Nonlinear models

Toward the end of the seventies of the last century there was an increasing demand to model more complex time series features than those given by a linear autoregressive moving average (ARMA) structure. One drawback of the stationary ARMA model with Gaussian noise at is that it is unable to capture time irreversibility. Time irreversibility is one of the major features exhibited by a nonlinear or non-Gaussian time series model. A stationary time series Xt is time reversible if for any integer n > 0, and any t1, t2, . . . , tn that are integers, the vectors (Xt1 , Xt2 , . . . , Xtn) and (X−t1 , X−t2 , . . . , X−tn) have the same multivariate distribution. A stationary time series that is not time reversible is said to be time irreversible. The result of Weiss (1975) showed that stationary ARMA processes with a nontrivial AR component are time reversible if and only if they are Gaussian. The technical report by Tong and Zhang (2003) gave more results on the conditions of time reversibility. Figure 5.1 shows the time series plot of the Canadian Lynx data 1821-1934 as listed by Elton and Nicholson (1942). It can be seen that the time series take more time to reach the peaks than to come down from the peaks to the troughs. This suggested that the above definition of reversibility would not hold for the Lynx data. Another way of seeing this is to place a mirror on the y-axis and for the mirror image it will take less time to climb up to the peaks than to come down from the peaks. Naturally, new nonlinear models are required to capture these kinds of features. There are, of course, other features arising from nonlinearity that cannot be mimicked by the linear Gaussian ARMA models. One of these is the limit cycles exhibited by a nonlinear difference equation.
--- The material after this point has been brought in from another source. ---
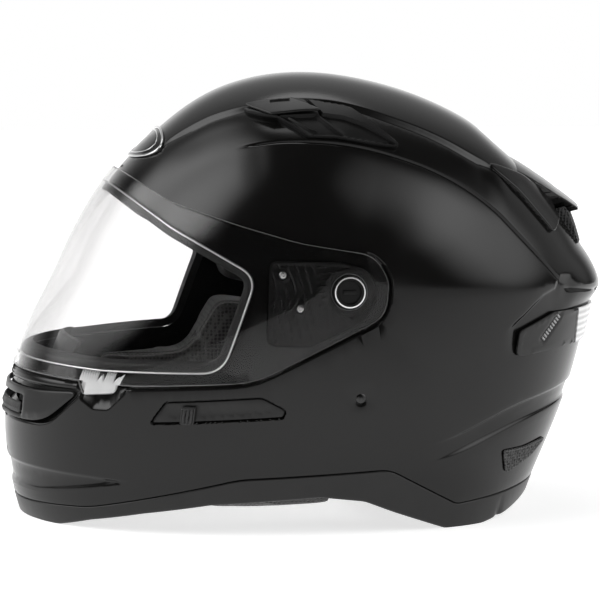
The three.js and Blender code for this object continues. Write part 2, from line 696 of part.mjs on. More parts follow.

A limit cycle is a set of points {x1, . . . , xT } with a mapping f(x) such that f(xi) = xi+1, i = 1, . . . , T − 1, and xT+i = xi, i = 1, 2, . . .. Suppose a time series is defined by Xt = g(Xt−1, at), where at is a zero mean white noise process independent of Xt−1. Then we say that Xt admits a limit cycle, when at is set to its mean zero, the mapping Xt = g(Xt−1, 0) induces a recursion Xt = f(Xt−1) that has a limit cycle as t→∞ (Chan

and Tong, 1990). A stationary ARMA model can only have a limit cycle in the trivial case T = 1.